The march will start at 2 p.m. Sunday at the Tiger’s Den Pavilion adjacent to the parking lot at Potter Park Zoo, 1301 S. Pennsylvania Ave. A peace pole will be dedicated at 3 p.m., following a one-mile walk along the Lansing River Trail. Wheelchair and strollers are welcome and participants are encouraged to wear attire that shows their affiliations with religious groups, nationalities, schools or other organizations. The march will be held rain or shine.

Other activities at the march will include yoga, singing, brief talks by religious and political leaders, petition signing, face painting and coloring for kids.

Both Bartley and Link said they hope the peace march will become an annual event and expand in future years. “People from many countries will be involved in this event,” Bartley said. “It will be a great opportunity to meet people from around the world.“

Other co-sponsors of the march include Edgewood United Church, Plymouth Congregational Church, the Michigan Coalition to Prevent Gun Violence, the Zonta Club of Michigan Capitol Area, MSU Peace & Justice Studies, MSU Outreach and Engagement, MSU Student Housing Cooperative and MSU International Studies and Programs.

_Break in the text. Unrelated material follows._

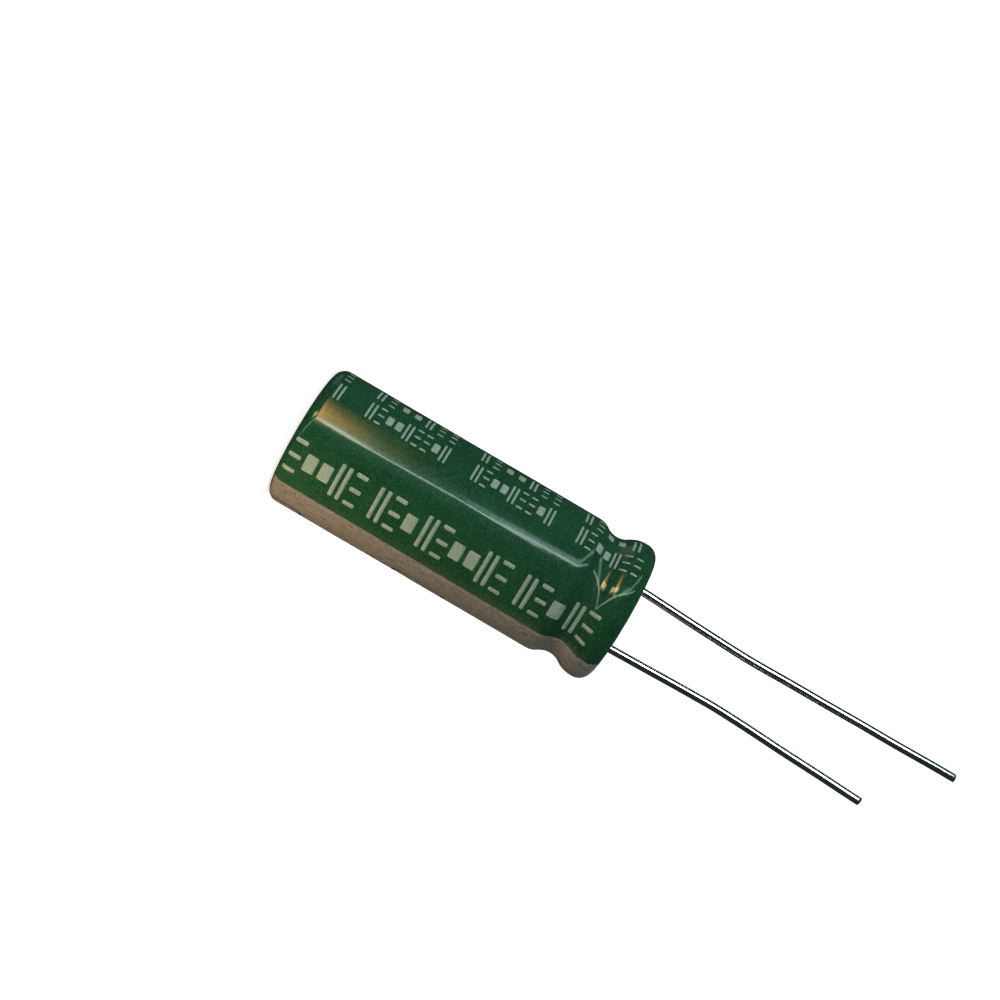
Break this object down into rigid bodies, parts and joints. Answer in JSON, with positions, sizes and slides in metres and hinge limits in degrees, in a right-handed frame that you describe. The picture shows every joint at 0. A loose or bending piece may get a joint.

Food will be supplied by the Grand Traverse Pie Co., Insomnia Cookies, Bell’s Pizza, Foods for Living, Meijer, Tasty Twist and other businesses.

There is no charge to participate in the march but people are encouraged to register in advance at registration . Parking at the zoo is free before 9 a.m. and costs $3 for Ingham County residents and $5 for non-residents after 9 a.m.

(Jim Detjen is the Knight Professor of Journalism Emeritus at Michigan State University and founding director of MSU’s Knight Center for Environmental Journalism.)